Okay, I know I just said all those really cool city-things, but let’s get this straight, we are not New York. We’re close (physically). A few friends of mine have taken the train to New York for the weekend or a cool Broadway show. But we’re not nearly as big as New York. Greater Boston has 4.7 million people, including nearby cities like Cambridge (think Harvard and MIT), Wellesley (rich suburbs and Hillary Clinton’s undergrad), and Allston (good thrift stores and cheap apartments). Lights stay on all night and the skyline is breathtaking, but subway trains (called “the T”) only run until midnight. The club scene is mainly late-night Irish bars. We favor trendy restaurants and picnics on the Common, and walking down Newbury Street window-shopping designer stores and spending an afternoon by the water at the Esplanade.

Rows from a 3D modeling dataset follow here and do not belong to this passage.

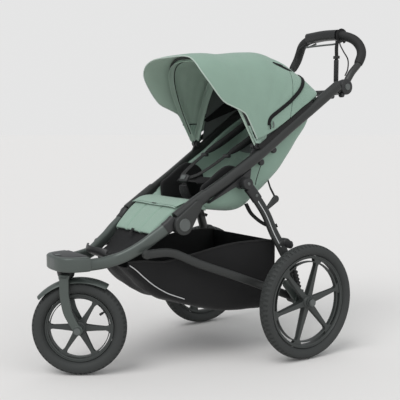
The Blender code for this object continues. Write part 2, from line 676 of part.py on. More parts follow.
def basket():
    """An open sling of cloth between the stays, shut at the back by a panel."""
    rows = []
    for y, top, floor, half in BASKET:
        row = []
        for x, up in ((1, 1), (1, 0.6), (0.97, 0.25), (0.86, 0.04), (0.5, 0), (0, 0)):
            row.append((x * half, y, floor + (top - floor) * up))
        rows.append(row + [(-x, y, z) for x, y, z in reversed(row[:-1])])
    sling = skin(rows, CLOTH, 1.0)
    y, top, floor, half = BASKET[-1]
    wide = BASKET_LAP * half
    corner = 0.86 * wide
    rim_z, bend_z, low_z, floor_z = (top - 0.001, floor + 0.6 * (top - floor), floor + 0.25 * (top - floor),
                                     floor + 0.04 * (top - floor))
    bm = bmesh.new()
    bm.faces.new([bm.verts.new((x, y - 0.0010, z)) for x, z in (
        (wide, rim_z), (wide, bend_z), (0.97 * wide, low_z), (corner, floor_z), (-corner, floor_z),
        (-0.97 * wide, low_z), (-wide, bend_z), (-wide, rim_z))])
    back = holder("back", bm)
    thick = back.modifiers.new("thickness", "SOLIDIFY")
    thick.thickness = CLOTH
    thick.offset = 0.0
    finish("basket", join(sling, back), stay_body, "black fabric")


# ---------------------------------------------------------------- handlebar
HANDLE_ROUTE = [(HANDLE_X, 0.298, 0.957), (0.185, 0.325, 0.995), (0.183, 0.362, 1.030),
                (0.179, 0.382, 1.065), (0.168, 0.386, 1.095), (0.145, 0.379, 1.122),
                (0.105, 0.371, 1.139), (0.050, 0.366, 1.147), (0.0, 0.365, 1.150)]
HEAD_RADIUS, HEAD_HALF = 0.027, 0.013


def handle_curve(points=HANDLE_ROUTE):
    return list(points) + [(-x, y, z) for x, y, z in reversed(points[:-1])]


def handlebar():
    bar = tube(handle_curve(), 2 * HANDLE_TUBE, sides=10)
    for _, side in SIDES:
        join(bar, rod(at(side * (HANDLE_X - HEAD_HALF), HANDLE_PIVOT),
                      at(side * (HANDLE_X + HEAD_HALF), HANDLE_PIVOT),
                      HEAD_RADIUS, sides=24))
    for _, side in SIDES:
        cut(bar, rod(at(side * (HANDLE_X + HEAD_HALF - 0.007), HANDLE_PIVOT),
                     at(side * (HANDLE_X + 0.03), HANDLE_PIVOT),
                     0.0125 + GAP, sides=20))
        cut(bar, rod(at(side * (HANDLE_X - 0.03), HANDLE_PIVOT),
                     at(side * (HANDLE_X - 0.004), HANDLE_PIVOT),
                     0.007 + CLEAR / 2, sides=20))
    finish("handlebar", bar, handle_body, "frame paint")


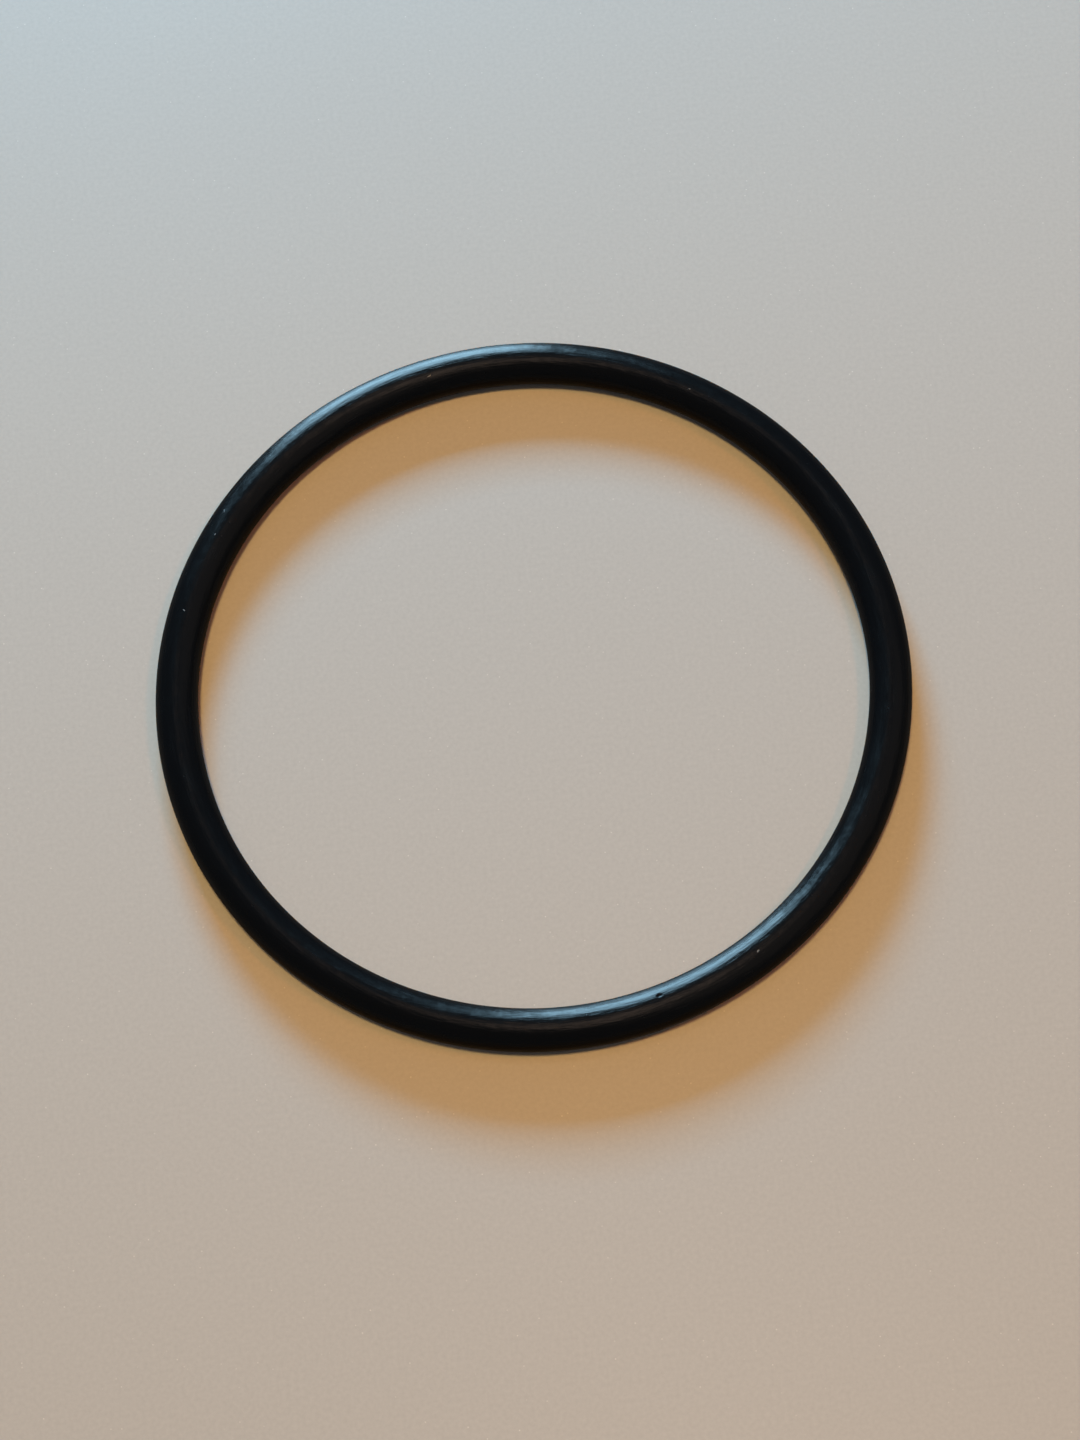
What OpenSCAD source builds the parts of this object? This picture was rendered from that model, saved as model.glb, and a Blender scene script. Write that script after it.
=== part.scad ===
// Rubber o-ring: one endless ring of solid rubber with a round section, lying flat.
// Frame: origin at the ring's centre, half way up its section, with +Z along its axis.

/* [Ring] */
// Inside diameter of the relaxed ring, the first of the two sizes it is ordered by
inside_d = 55; // [8:0.01:300]
// Diameter of the round section, the second of the two sizes
section_d = 3.5; // [1:0.01:7]

/* [Smoothness] */
// Segments drawn around the ring
ring_segments = 180; // [48:4:360]
// Segments drawn around the section
section_segments = 48; // [24:4:96]

/* [Hidden] */

// Radius of the circle that the section's centre follows around the axis
centre_r = (inside_d + section_d) / 2;

rubber_black = [0.025, 0.025, 0.03];

// The round section, standing in the plane that is swept around the axis
module section() {
    translate([centre_r, 0])
        circle(d = section_d, $fn = section_segments);
}

// The ring, moulded whole, with no joint in the cord
module o_ring() {
    color(rubber_black)
        rotate_extrude($fn = ring_segments)
            section();
}

o_ring();
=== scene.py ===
"""A black rubber o-ring lying on a pale satin desk top, under soft studio light.

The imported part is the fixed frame: its origin is the ring's centre, half way up the section, with +Z along
the ring's axis. Lengths are metres, and names that end in _mm are millimetres. Around the ring, phi runs
counter-clockwise from +X. Around the section, theta runs from the outer line, over the top, to the inner
line.
"""
import logging
import math
from dataclasses import dataclass, field
from enum import Enum
from typing import ClassVar

import bpy
import numpy as np
from mathutils import Matrix, Vector


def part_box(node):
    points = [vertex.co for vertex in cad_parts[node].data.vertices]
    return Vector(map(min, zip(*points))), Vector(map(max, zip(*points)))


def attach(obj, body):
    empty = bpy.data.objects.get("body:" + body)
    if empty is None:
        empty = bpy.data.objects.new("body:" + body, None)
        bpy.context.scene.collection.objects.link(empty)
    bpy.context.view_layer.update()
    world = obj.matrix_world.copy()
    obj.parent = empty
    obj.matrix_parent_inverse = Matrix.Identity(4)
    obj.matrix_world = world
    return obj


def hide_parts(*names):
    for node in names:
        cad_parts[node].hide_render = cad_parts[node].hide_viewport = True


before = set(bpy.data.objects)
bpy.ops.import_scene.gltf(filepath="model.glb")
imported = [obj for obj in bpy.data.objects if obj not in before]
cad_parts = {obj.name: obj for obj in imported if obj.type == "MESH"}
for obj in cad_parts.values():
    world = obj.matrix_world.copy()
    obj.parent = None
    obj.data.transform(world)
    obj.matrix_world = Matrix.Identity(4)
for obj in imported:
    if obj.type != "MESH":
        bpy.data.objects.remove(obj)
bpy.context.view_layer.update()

LOG = logging.getLogger("o_ring_scene")
MM = 0.001
TURN = 2.0 * math.pi
Sockets = dict[str, bpy.types.NodeSocket]
# Steps over one turn in the running total that spreads the grid lines.
FINE_STEPS = 20000


def linear_rgb(colour: str) -> tuple[float, float, float]:
    """Turns an sRGB hex colour into linear light.

    Args:
        colour: six hex digits after a hash sign.

    Returns:
        Red, green and blue, each from 0 to 1.
    """
    values = (int(colour[at:at + 2], 16) / 255.0 for at in (1, 3, 5))
    return tuple(v / 12.92 if v <= 0.04045 else ((v + 0.055) / 1.055) ** 2.4 for v in values)


def rgba(colour: str) -> tuple[float, float, float, float]:
    """Gives an sRGB hex colour as linear light with full alpha."""
    return (*linear_rgb(colour), 1.0)


def add_node(tree: bpy.types.NodeTree, kind: str, settings: dict | None = None,
             inputs: dict | None = None) -> bpy.types.Node:
    """Adds a node with its settings and its links.

    Args:
        tree: the node tree that the node joins.
        kind: the node's type name.
        settings: properties to set on the node.
        inputs: for each input, by name or number, a value or the output socket that feeds it.

    Returns:
        The new node.
    """
    node = tree.nodes.new(kind)
    for name, value in (settings or {}).items():
        setattr(node, name, value)
    for name, value in (inputs or {}).items():
        if isinstance(value, bpy.types.NodeSocket):
            tree.links.new(value, node.inputs[name])
        else:
            node.inputs[name].default_value = value
    return node


def empty_material(name: str) -> tuple[bpy.types.Material, bpy.types.NodeTree]:
    """Makes a material with an empty node tree.

    Args:
        name: the material's name.

    Returns:
        The material and its tree.
    """
    material = bpy.data.materials.new(name)
    material.use_nodes = True
    material.node_tree.nodes.clear()
    return material, material.node_tree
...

The city is beautiful and full of opportunity, but if you’re looking for New York City, prepare to be disappointed.
- We don’t have a football team.
I know. I know. My father’s dreams were crushed. Though we do have DIII athletes on campus (often walking in packs and full Emerson gear), sports aren’t a huge thing in general here. Give an art-school kid a break.
We do sell pretty funny football t-shirts at the bookstore, reading “Undefeated since 1880” (our founding date, since we’ve never had a team), but that’s about it. In fact, that’s pretty common for a Boston school. No college in the city limits has a football team. BU has a soccer field, but that’s about all the metropolis can fit. Emerson athletics teams are driven out to nearby fields for practice and games. There is nothing in the city limits big enough. The closest football teams are Harvard and Boston College.

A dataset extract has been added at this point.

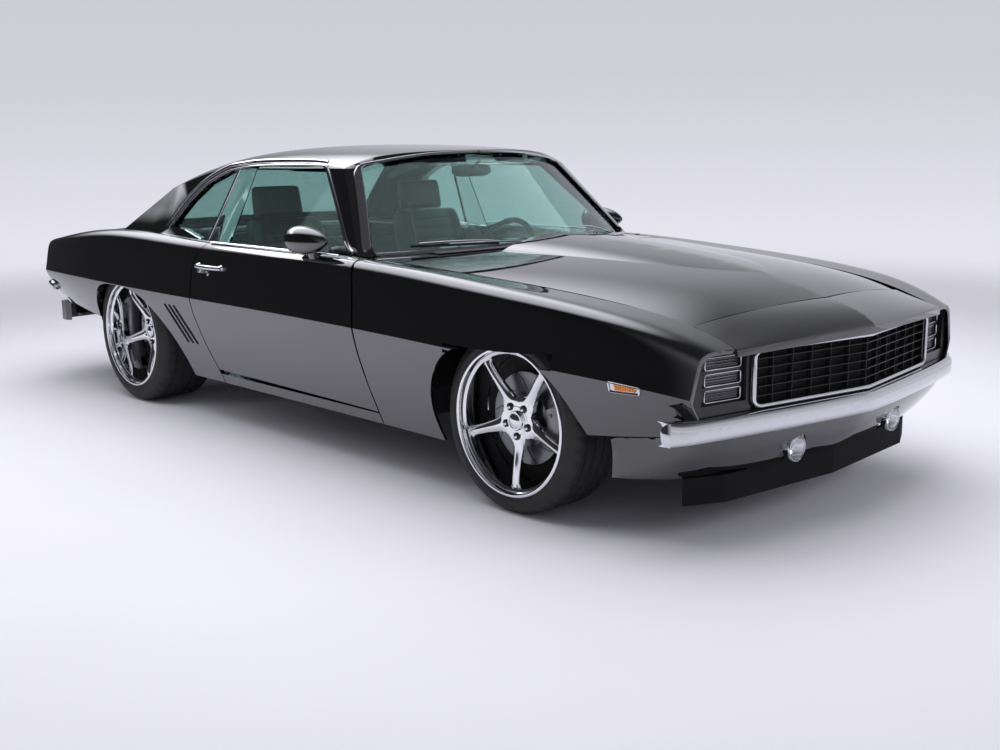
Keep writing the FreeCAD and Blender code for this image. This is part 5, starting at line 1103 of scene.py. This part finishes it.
toward = add_node(tree, "TexCoord").outputs["Generated"]
height = add_node(tree, "SeparateXYZ", {"Vector": toward}).outputs["Z"]
lifted = add_node(tree, "MapRange", {"Value": height, "From Min": -0.45, "From Max": 0.3}).outputs["Result"]
sky = add_node(tree, "ValToRGB", {"Fac": lifted})
stops = sky.color_ramp.elements
stops[0].color, stops[1].color = (0.76, 0.75, 0.84, 1), (0.56, 0.565, 0.61, 1)
stops.new(0.5).color = (0.78, 0.77, 0.86, 1)
stops.new(0.66).color = (0.62, 0.62, 0.68, 1)
# mirrors see the studio dark beside the object, a dim ceiling and one bright panel behind it
shade = ranged(tree, facing((-0.62, 0.74, -0.25)), 0.05, 0.55, 1.0, 0.06)
ceiling = ranged(tree, height, 0.35, 0.95, 1.0, 0.12)
panel = ranged(tree, facing(Vector((0.15, 0.66, 0.73)).normalized()), 0.80, 0.97, 0.0, 4.2)
rays = add_node(tree, "LightPath").outputs
plainly = maths("MAXIMUM", rays["Is Camera Ray"], rays["Is Transmission Ray"])
mirrored_light = maths("MULTIPLY_ADD", panel, rays["Is Glossy Ray"], maths("MULTIPLY", shade, ceiling))
feed(tree, tree.nodes["Background"], {
    "Color": sky.outputs["Color"], "Strength": maths("MAXIMUM", maths("MULTIPLY", plainly, ceiling), mirrored_light)})


def softbox(name, place, target, size, power, color=(1, 1, 1)):
    """A rectangular area light that faces its target."""
    data = bpy.data.lights.new(name, "AREA")
    data.shape = "RECTANGLE"
    data.size, data.size_y = size
    data.energy = power
    data.color = color
    obj = linked(name, data)
    obj.location = place
    obj.rotation_euler = (Vector(target) - Vector(place)).to_track_quat("-Z", "Y").to_euler()
    return obj


softbox("overhead", (0.3, 0.2, 4.2), (0, 0, 0), (5.6, 7.4), 325, (0.97, 0.97, 1.0)).visible_glossy = False
softbox("floor_fill", (-4.8, 3.4, 3.4), (-2.6, 0.4, 0), (4.5, 4.5), 75).visible_glossy = False
strip_light = softbox("shoulder_strip", (-0.2, 6.4, 5.0), (-0.6, -0.6, 0.8), (6.4, 0.9), 62, (0.94, 0.93, 1.0))
strip_light.visible_diffuse = False
softbox("front_fill", (2.5, -6.0, 2.6), (0, 0, 0.5), (3.0, 2.0), 60).visible_glossy = False

# camera: place, turn and focal length as fitted to the photograph
YAW, PITCH, ROLL, FOCAL_PIXELS, SENSOR = 0.7542, -0.1993, -0.008, 1235.33, 36
look = Vector((math.cos(PITCH) * math.sin(YAW), math.cos(PITCH) * math.cos(YAW), math.sin(PITCH)))
right = look.cross(Vector((0, 0, 1))).normalized()
up = right.cross(look)
right, up = math.cos(ROLL) * right + math.sin(ROLL) * up, -math.sin(ROLL) * right + math.cos(ROLL) * up
camera_data = bpy.data.cameras.new("camera")
camera_data.sensor_width = SENSOR
camera_data.lens = FOCAL_PIXELS * SENSOR / 1000
camera_data.shift_x = -0.00098
camera_data.shift_y = 0.0089
camera_data.clip_end = 200
camera = linked("camera", camera_data)
matrix = Matrix((right, up, -look)).transposed().to_4x4()
matrix.translation = Vector((-3.75801, -4.49336, 1.31895))
camera.matrix_world = matrix
bpy.context.scene.camera = camera
bpy.context.scene.view_settings.view_transform = "Standard"

low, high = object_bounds()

Guess you’ll just have to become a Pats fan. We’ve got plenty of rings to prove ourselves.
- We’re very liberal.
Oh yeah. That’s an understatement. Expect an annual protest of some sort. Expanding diversity training on campus. Supporting dining hall workers. And unions. And women’s rights. Sexual assault. Fighting against Nazis. Emerson students love to get involved in our community, leaving a big ol’ stamp on the grass before we graduate.
We have a reputation throughout the city: Hipsters. Thrifted clothes. Organic lattes with oat milk. Video camera in-hand. Sitting on the pulse of Boston. Overachiever. Full schedule of campus orgs and internships. Always high or smoking cigs on Boylston Street. Unapologetically queer. Secret rich people. Artsy in a way that not everyone understands. Sure, this is definitely not the case for everyone on campus, but I’ve been pointed out on the Common for holding a Canon camera with an oversized ripped jean jacket. It’s definitely a thing.
- We’re tiny but mighty.
Emerson has top-rated programs in journalism, publishing, theatre, and film, with dozens of magazines and publications, as well as safe-space clubs for students of color and the LGBTQ+ community. We have a top-level Her Campus chapter and nationally ranked polling society. With a strong “Emerson Mafia” and comedic self-deprecation against the college itself, we’re all in this together. Many companies are even known to look for Emerson student applicants at internships because of our skilled programs and expected work ethic. Students have modeled for Vogue, had articles workshopped for the Chicago Tribune, and acted in Oscar-nominated films. It’s no wonder we have our own student-run award show, to honor the great talent and minds that occupy campus.
Hopefully this highlighted some of the parts of Emerson you don’t get to see on a tour.